The case of Fox v Percy confirms a long line of other decisions of appellate courts regarding an appeal court’s authority to review a trial judge’s finding of fact. The High Court confirmed that an appeal court can intervene with a trial judge’s finding of facts based on oral evidence if, for example:

  • the facts are incontrovertible; or
  • the decision at trial was “glaringly improbable”1 or “contrary to compelling inferences”.2

Fox v Percy followed the High Court case of Devries v Australian National Railways Commission (1993) 177 CLR 472 and the reason for decision can be summarised by the following excerpt from Devries at 479:

“If the trial judge’s finding depends to any substantial degree on the credibility of the witness, the finding must stand unless it can be shown that the trial judge ‘has failed to use or has palpably misused his advantage’3 or has acted on evidence which was ‘inconsistent with facts incontrovertibly established by the evidence’ or which was ‘glaringly improbable’.”4

Callinan J considered that the test in Devries was higher than was needed by applicable legislation and the decision of the lower court could just simply be “wrong”.

 

Facts of the case

Ms Percy was driving her kombi van downhill. Ms Fox and her companion Mr Murdoch were riding their horses uphill when a collision occurred. As a result, Ms Fox was seriously injured, and her horse was killed. The principal issue at trial was whether the Ms Percy’s van was on the correct or incorrect side of the road. Each party said that at the time that the collision occurred they were on the correct side of the road. Soon after the collision, the police and ambulance were called to the scene.

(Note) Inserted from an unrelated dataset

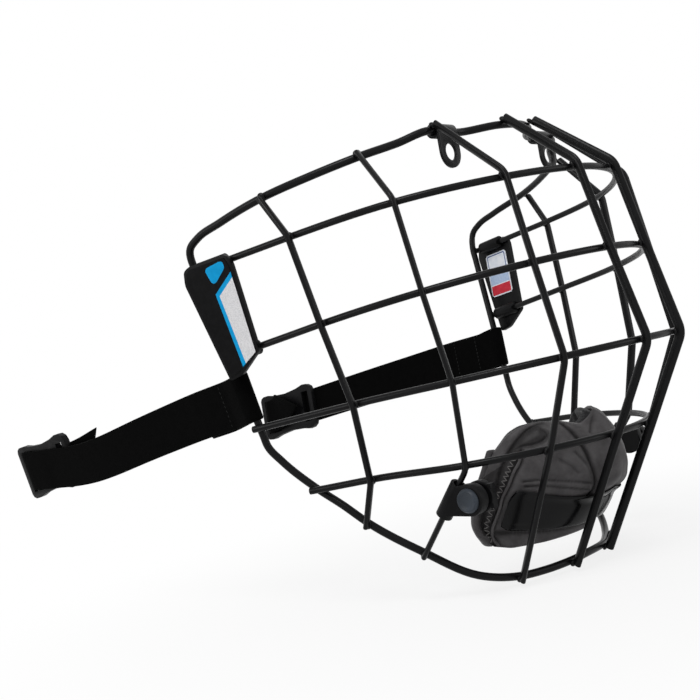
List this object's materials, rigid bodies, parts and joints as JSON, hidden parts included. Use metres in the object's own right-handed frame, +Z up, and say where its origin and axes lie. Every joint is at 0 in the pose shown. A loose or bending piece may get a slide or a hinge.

The evidence was that when both the police and ambulance officer arrived, they stated the stationary van was on its correct side of the road. Police Constable Volf detailed the evidence in his notebook.  He noted 10-metre skid marks on the road immediately behind the kombi van, leading up to the point of the accident, were on the correct side of the road for Ms Percy’s van to be travelling on.

The primary judge in the New South Wales District Court concluded that Ms Percy was, in fact, driving her van on the incorrect side of the road at the time of the collision. Substantial damages were subsequently awarded to the Plaintiff, Ms Fox who was riding her horse.

The primary judge specified three reasons for his conclusions:

  1. he accepted the plaintiff’s testimony and rejected that of the defendant;
  2. he accepted the police record, and in particular, the discovery of the skid marks immediately behind the van, but concluded that there had been some animosity on the part of Constable Volf towards Ms Fox which he felt had “colour(ed) his investigation of the situation”;5 and
  3. he accepted the expert report of a traffic engineer tendered by Ms Fox (even though he did not provide oral evidence at the trial).

The New South Wales Court of Appeal, however, reversed the original judgment, where, by majority, it was determined that Ms Percy was indeed on the correct side of the road. The horse rider, Ms Fox, then appealed to the High Court. The High Court unanimously affirmed that the appeal should be dismissed, and the verdict of the Court of Appeal upheld.

 

Held

The High Court held that the New South Wales Court of Appeal was correct in setting aside the District Court’s verdict. The High Court held that the evidence of the case supported Ms Percy’s version of events that she was in fact driving her van on the correct side of the road.

 

Henderson v Queensland

Another case of similar legal consideration as Fox v Percy is the case of Henderson v Queensland (2014) 255 CLR 1, where at [95] it was stated:

“To discharge its appellate function, the Court of Appeal was, and this court is, obliged to reach its own conclusion as to the inference to be drawn from the primary facts found by the primary judge if and to the extent that the correct inference to be drawn is put in issue in the appeal.”6

 

Key takeaways from the case

Essentially, the case of Fox v Percy afforded an opportunity for the High Court to revisit the principles of serious reservations about the findings of facts, even those based on the credibility of witnesses. Where a judge explains the reasoning to a conclusion by reference to the impression of witnesses, this, in the past, had usually been fatal to those who challenge trial conclusions based on such evidence.

 

The significance of the case

This case has been cited by many judges and has been influential in addressing the legal principles of appeals. The principles of this case have also been influential and applied through criminal appeal contexts, despite it being a civil dispute.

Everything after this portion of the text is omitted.